New York(CNN Business) When a surprisingly bad jobs report comes in like the one released on Friday morning, it's tempting to declare that the economy now looks radically different from how it looked just before the report.
The latest report, which some economists called "bizarre," appeared to show a sudden slowdown in hiring, with the economy adding just 20,000 jobs in February — a far cry from the 311,000 jobs added in the prior month and the weakest job growth since September 2017.
At first glance, it looked like the economy took a sudden turn for the worse.
But there's a lot more to it than that.
The Labor Department's Employment Situation report contains a trove of data points that, when analyzed as a whole, can turn what looks like a bad report into a not-so-terrible one.
If something looks like a blip, it's probably a blip.
We need to look at at least three months of data to conclude that a trend is real. Remember, all of these numbers will be revised over the following two months, potentially by a lot.
That's why anyone heralding a radical shift because of any one report is probably wrong.
In this case, the February report showed monthly job gains averaged 186,000 over the last three months, marking a modest pace of hiring.
This is especially true on wages.
The February jobs report showed average earnings grew by 3.4% over the last year — a strong number that could indicate workers have the upper hand in a strong job market.

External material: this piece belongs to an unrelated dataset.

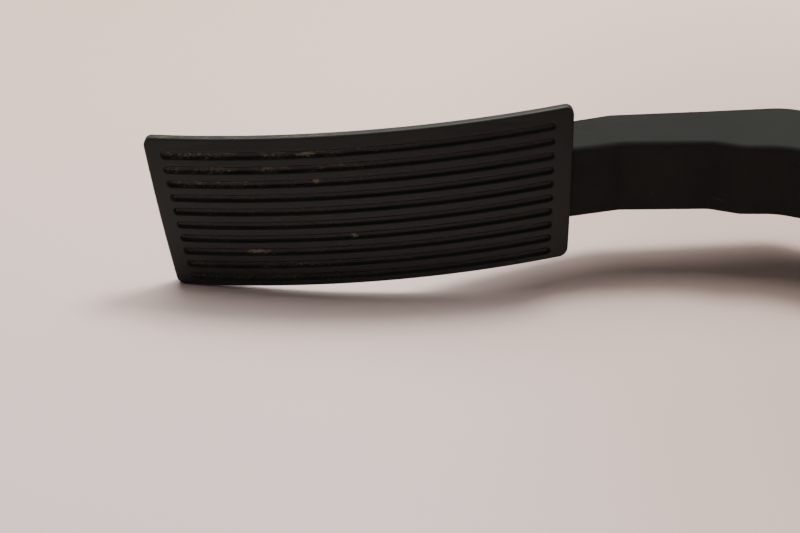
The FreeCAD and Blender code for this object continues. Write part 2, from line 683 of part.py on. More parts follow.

But average hourly earnings are just one measure of how much workers are making. Separately, the government publishes another report on compensation, which tracks how much companies pay for their workers, including benefits.
It's also a good idea to factor in inflation to understand what paychecks actually have the power to buy. BLS publishes a monthly report on real earnings. As of January, it showed hourly earnings were up 1.7% over last year, once inflation was included in the mix.
The Labor Department conducts two surveys to compile the jobs report: One of employers, from which it draws the total number of jobs gained or lost. The other is of households, from which it draws the unemployment rate.
In February, the household survey showed the unemployment rate fell to 3.8% as fewer workers were counted as unemployed. That's in part because federal workers returned to work after being furloughed during a partial government shutdown in January.
The BLS has a handy explainer on the differences between its surveys of employers and households. One of the most important is that the household survey is much smaller, with a sample size of only about 60,000, so the data can be noisier.
The unemployment rate measures the share of people who are out of work and want a job. So if more people tell the Labor Department that they've looked for a job in the past four weeks, the rate can go up.
If that happens, the labor force participation rate could also go up. That measures the share of people who are working or want to work.
Sometimes people say they're looking for a job because wages are rising and it seems like there are better opportunities out there. They'll be counted as unemployed, but their participation is a good sign for the economy.
There are many shades of having a job.
For example, the household survey asks people whether they were employed part time because they wanted to be or because they couldn't find a full-time job. Then there are the "marginally attached" workers who looked for work in the past year but not the past four weeks. And the Labor Department measures "discouraged workers," who haven't looked for work because they don't think any is available.
All of that goes into something called the U-6 rate, which gives a more comprehensive look at "labor market slack," or how many workers remain ready to do jobs if the right ones present themselves.
As of February, that rate was 7.3%, its lowest level in about 18 years.
Labor Department data comes in two types: Seasonally adjusted and not seasonally adjusted. Seasonal adjustment just means that the statisticians have tried to filter out anything that might be a repeating pattern having to do with the time of year, including major holidays, weather or school schedules.
If a data series is not seasonally adjusted, don't look at the month-to-month change, only look at the change from a year ago. This is also true of the state and local employment and wage numbers the BLS puts out.
With an increasing number of crazy weather events, BLS isn't able to totally filter out the usual impacts of snowstorms and hurricanes. That's why they also ask workers if they couldn't get to work because of the weather, which sometimes has a big impact on the overall payroll number.
This February, 390,000 people who usually have jobs, said they didn't work because of weather. Another 1.9 million people who usually work full time, said they worked part time instead, because of weather.
The Employment Situation breaks out job gains into broad industry "supersectors." It's best not to make assumptions about what these mean. "Business and professional services," for example, has been one of the largest job gainers in recent years.
That's people like lawyers and accountants, but also staffing companies and waste haulers. If you want to understand what professions are really growing or shrinking, you need to look under the hood.
In February, department stores cut 9,000 jobs and heavy engineering firms lost 13,200 jobs. The health care industry added 20,800 jobs.
The BLS website's data tools are useful, but they can be clunky and hard to navigate. To get a quick picture of longer-term trends, fire up the St. Louis Federal Reserve's FRED website, which is an incredibly easy-to-use data portal that offers lots of tutorials on how to marshal and manipulate almost every bit of information the federal government produces (and more).